If you’re sizing a portable air cleaner, CADR matters. The AHAM CADR guidance helps you match a unit to room size.

Then choose a moss product that fits the room

  • Ask what adhesive and backing the maker uses and whether it has a strong smell at install.
  • Avoid placing any wall system where it can get splashed (behind sinks) unless it’s designed for that area.
  • Keep preserved moss dry. If it stays damp, something else is wrong in the room.

Care tips that protect both acoustics and air

Moss walls fail for predictable reasons. Most problems come from the room, not the moss.

Preserved moss wall care

  • Keep it out of direct sun to prevent fading.
  • Don’t mist it. Preserved moss should stay dry.
  • Dust it gently with cool air or a soft duster if needed.
  • Keep indoor humidity in a normal range so the moss stays stable.

Living moss wall care

  • Plan irrigation and drainage from day one. “We’ll figure it out later” turns into wall damage.
  • Use lighting that matches the moss needs, not just mood lighting.
  • Watch for musty smells. That often signals poor airflow or too much moisture.

Is a moss wall the right choice for you?

It’s a strong choice if you want better acoustic comfort and you like natural texture. It’s a weak choice if you expect it to replace ventilation or a proper air filter.

A good fit looks like this:

  • You have a room that sounds “hard,” and you want less echo and sharper speech.
  • You can cover a meaningful wall area, not just a small square.
  • You’re willing to pick low-odor materials and let the piece air out if needed.

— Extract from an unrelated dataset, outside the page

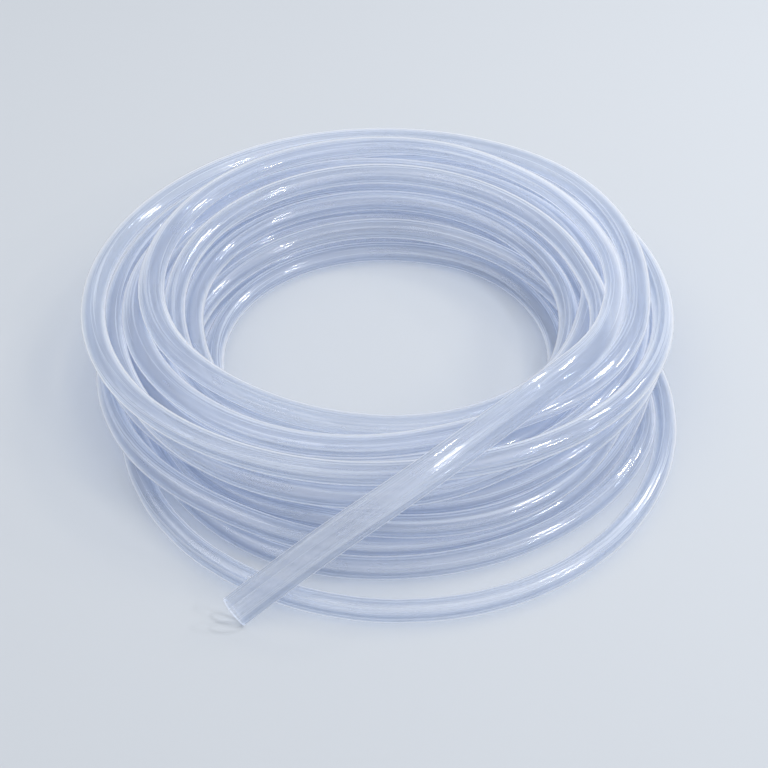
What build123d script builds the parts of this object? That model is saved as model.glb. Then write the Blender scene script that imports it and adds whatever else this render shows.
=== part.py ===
"""A loose coil of round silicone tube, lying flat on a table.

The wound turns are one closed solid of the bundle's outer shape. The turn that has slipped out of
the bundle and the free end that lies over it are real hollow tubes. Millimetres, +Z up. The origin
is on the table, in the middle of the space that the whole object takes.
"""

from build123d import *
from math import radians, tan
import os

# Tube
TUBE_OD = 8.0
TUBE_BORE = 6.0

# Bundle of turns: stacked rows, each one a ring that lies a little off the one below
COIL_CENTRE_Y = 10.5
INNER_RADIUS = 60.0
OUTER_RADIUS = 108.5
COIL_HEIGHT = 36.0
ROWS = 4
ROW_SHIFT = -1.6
ROW_OVERLAP = 4.0
EDGE_RADIUS = 4.0

# Cords: an arc takes this share of the shorter of the two runs that it joins
ARC_SHARE = 0.45

ON_TABLE = TUBE_OD / 2
ON_COIL = COIL_HEIGHT + TUBE_OD / 2
IN_TOP_ROW = COIL_HEIGHT - TUBE_OD / 2

# The loose turn lies on the table. It comes from under the bundle at the right, goes round the
# front and returns under the bundle at the left.
LOOSE_TURN_POINTS = [
    (91.7, 31.7, ON_TABLE),
    (104.5, -7.6, ON_TABLE),
    (99.6, -50.4, ON_TABLE),
    (75.9, -88.4, ON_TABLE),
    (37.9, -112.1, ON_TABLE),
    (-8.3, -116.5, ON_TABLE),
    (-51.6, -99.5, ON_TABLE),
    (-81.5, -66.2, ON_TABLE),
    (-93.9, -21.5, ON_TABLE),
]

# The free end leaves the top row at the right, crosses the front turns in one straight stretch,
# bends down over their outer edge and touches the table with its cut end.
FREE_END_POINTS = [
    (86.5, 9.8, IN_TOP_ROW),
    (77.5, -19.8, ON_COIL - TUBE_OD / 2),
    (57.2, -45.5, ON_COIL),
    (9.3, -93.5, ON_COIL),
    (-21.0, -107.9, ON_TABLE + 22.0),
    (-47.6, -115.1, ON_TABLE),
]


def arc_radii(points):
    """The radius at each inner point: the share of the shorter run over the tangent of half the turn."""
    vectors = [Vector(*point) for point in points]
    runs = [after - before for before, after in zip(vectors, vectors[1:])]
    radii = []
    for first, second in zip(runs, runs[1:]):
        half_turn = radians(first.get_angle(second)) / 2
        radii.append(ARC_SHARE * min(first.length, second.length) / tan(half_turn))
    return radii


def tube_path(points):
    """Straight runs joined by tangent arcs, each as large as its two runs allow."""
    with BuildLine() as path:
        FilletPolyline(*points, radius=arc_radii(points))
    return path.line


def section_plane(path):
    """The plane across the start of a path."""
    return Plane(origin=path @ 0, z_dir=path % 0)


loose_path = tube_path(LOOSE_TURN_POINTS)
free_path = tube_path(FREE_END_POINTS)

with BuildPart() as loose_turn:
    with BuildSketch(section_plane(loose_path)):
        Circle(TUBE_OD / 2)
        Circle(TUBE_BORE / 2, mode=Mode.SUBTRACT)
    sweep(path=loose_path)
loose_turn.part.label = "loose_turn"

with BuildPart() as free_end:
    with BuildSketch(section_plane(free_path)):
        Circle(TUBE_OD / 2)
        Circle(TUBE_BORE / 2, mode=Mode.SUBTRACT)
    sweep(path=free_path)
free_end.part.label = "free_end"

# The bundle: one rounded ring for each row. A ring reaches one overlap into the row above, so that
# the rows are one solid. The two tubes keep their own space in it.
row_pitch = (COIL_HEIGHT - ROW_OVERLAP) / ROWS
ring_width = OUTER_RADIUS - INNER_RADIUS
ring_height = row_pitch + ROW_OVERLAP
with BuildPart() as coil:
    for row in range(ROWS):
        off_centre = ROW_SHIFT * (row - (ROWS - 1) / 2)
        ring_axis = Axis((off_centre, COIL_CENTRE_Y, 0), (0, 0, 1))
        with BuildSketch(Plane(origin=ring_axis.position, z_dir=(0, -1, 0), x_dir=(1, 0, 0))):
            with Locations((INNER_RADIUS + ring_width / 2, row * row_pitch + ring_height / 2)):
                RectangleRounded(ring_width, ring_height, EDGE_RADIUS)
        revolve(axis=ring_axis)
    for path in (loose_path, free_path):
        with BuildSketch(section_plane(path)):
            Circle(TUBE_OD / 2)
        sweep(path=path, mode=Mode.SUBTRACT)
coil.part.label = "coil"

for name, points in (("loose_turn", LOOSE_TURN_POINTS), ("free_end", FREE_END_POINTS)):
    print(name, "arc radii:", ", ".join(f"{radius:.0f}" for radius in arc_radii(points)), "mm")

os.makedirs("parts", exist_ok=True)
export_step(coil.part, "parts/coil.step")
export_step(loose_turn.part, "parts/loose_turn.step")
export_step(free_end.part, "parts/free_end.step")
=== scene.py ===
"""A loose coil of translucent silicone tube on a pale table.

One tube follows one smooth route: turn upon turn of the bundle, the loose turn that has slipped
out of it at the front, and the free end that lies across it. All is in metres, in the CAD model's
own frame.
"""

from math import pi, radians

import bpy
import numpy as np
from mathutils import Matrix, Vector


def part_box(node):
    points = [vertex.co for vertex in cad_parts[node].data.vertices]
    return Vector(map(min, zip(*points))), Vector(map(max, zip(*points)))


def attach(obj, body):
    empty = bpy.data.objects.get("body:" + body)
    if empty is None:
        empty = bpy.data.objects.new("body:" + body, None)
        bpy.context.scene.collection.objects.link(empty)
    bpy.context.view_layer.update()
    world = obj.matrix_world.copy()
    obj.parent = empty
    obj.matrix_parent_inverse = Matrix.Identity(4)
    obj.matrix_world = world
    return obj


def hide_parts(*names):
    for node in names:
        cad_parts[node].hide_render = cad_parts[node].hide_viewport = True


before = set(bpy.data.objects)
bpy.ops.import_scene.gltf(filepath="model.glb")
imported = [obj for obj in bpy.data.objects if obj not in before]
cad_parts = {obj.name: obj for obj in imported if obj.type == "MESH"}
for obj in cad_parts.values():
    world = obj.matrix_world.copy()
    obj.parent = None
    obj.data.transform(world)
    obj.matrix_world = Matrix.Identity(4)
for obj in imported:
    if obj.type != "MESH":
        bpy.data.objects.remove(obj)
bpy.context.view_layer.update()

MM = 0.001
TUBE_OD = 8.0 * MM
TUBE_BORE = 6.0 * MM
WALL = (TUBE_OD - TUBE_BORE) / 2
ON_TABLE = TUBE_OD / 2  # the centre line's height where the tube lies on the table

# The bundle's middle, height and width come from its CAD solid, and limit its centre lines.
coil_low, coil_high = (np.array(corner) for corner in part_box("coil"))
MIDDLE = (coil_low + coil_high)[:2] / 2
IN_TOP_ROW = coil_high[2] - TUBE_OD / 2
NEAREST_TURN = 64.0 * MM
INSIDE_EDGE = 1.5 * MM
FARTHEST_TURN = (coil_high - coil_low)[1] / 2 - INSIDE_EDGE

# The loose turn's points, from under the bundle at the right, round the front, to the left.
LOOSE_TURN_POINTS = np.array([
    (91.7, 31.7, 4.0),
    (104.5, -7.6, 4.0),
    (99.6, -50.4, 4.0),
    (75.9, -88.4, 4.0),
    (37.9, -112.1, 4.0),
    (-8.3, -116.5, 4.0),
    (-51.6, -99.5, 4.0),
    (-81.5, -66.2, 4.0),
    (-93.9, -21.5, 4.0),
]) * MM

# The free end's points, from the top row at the right, over the front turns, down to the table.
FREE_END_POINTS = np.array([
    (86.5, 9.8, 32.0),
    (77.5, -19.8, 36.0),
    (57.2, -45.5, 40.0),
    (9.3, -93.5, 40.0),
    (-21.0, -107.9, 26.0),
    (-47.6, -115.1, 4.0),
]) * MM

TURNS = 17.694
START_DEG = -100.0  # where the hidden end lies, seen from above
STEPS = 48  # points for each turn
LOOSE_FROM, LOOSE_TO = 1.686, 2.17  # the turn numbers that the loose turn's own points replace

# Rings that the turns are wound on: turn number, how far the ring's middle lies off the coil's
# (x, y), and its radius, in mm. The bottom turns have the first ones, the top turns the last ones.
FIRST_RINGS = [
    (0.0, 4.0, 2.0, 65.0),
    (1.0, 4.0, 1.5, 66.5),
    (1.25, 4.0, -3.0, 76.0),
    (1.5, 5.5, -28.5, 96.8),
    (2.2, 5.5, -28.5, 96.8),
    (2.5, 3.0, -12.0, 86.0),
    (2.67, 2.0, -10.0, 89.0),
    (2.79, 3.0, -10.5, 99.5),
    (3.0, 3.0, -10.5, 94.5),
    (3.15, 4.0, -10.0, 94.5),
    (3.5, 3.0, -9.0, 92.0),
]
LAST_RINGS = [
    (TURNS - 4.2, -2.0, 4.0, 95.0),
    (TURNS - 3.2, 2.0, 6.0, 98.0),
    (TURNS - 2.95, 3.0, 5.0, 100.0),
    (TURNS - 2.7, -5.0, 8.0, 98.0),
    (TURNS - 2.4, -5.0, 7.0, 101.0),
    (TURNS - 2.12, 1.0, 8.0, 101.5),
    (TURNS - 1.96, -3.0, 7.0, 96.0),
    (TURNS - 1.75, -6.0, 7.0, 86.0),
    (TURNS - 1.2, -6.0, 6.0, 86.0),
    (TURNS - 0.95, -2.0, 12.0, 80.0),
    (TURNS - 0.72, 0.0, 15.0, 82.0),
    (TURNS - 0.47, 0.0, 15.0, 86.5),
    (TURNS - 0.22, 2.0, 14.0, 85.5),
    (TURNS, 5.0, 6.0, 84.0),
]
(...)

A poor fit looks like this:

  • You need soundproofing between rooms.
  • You have moisture issues you haven’t solved yet.
  • You want a big, proven drop in indoor pollutants without changing ventilation or filtration.

Looking ahead: smarter moss walls (and smarter rooms)

Moss walls sit at an interesting crossroads. Designers want natural surfaces. Homeowners want calmer, quieter rooms. Building teams want materials that don’t add chemical load indoors. The next wave will likely focus less on claims and more on specs: tested acoustic performance, verified low-emission materials, and modular systems you can repair instead of replace.

If you’re thinking about adding one, start by choosing your goal: better sound, better air, or both. Then match the moss wall to that goal. For sound, treat it like a real absorber: thickness, backing, placement, coverage. For air, treat it like a material choice inside a broader plan: clean inputs, good ventilation, solid filtration, and humidity you control.

Do that, and a moss wall can be more than decor. It can be a useful part of how your room feels day to day.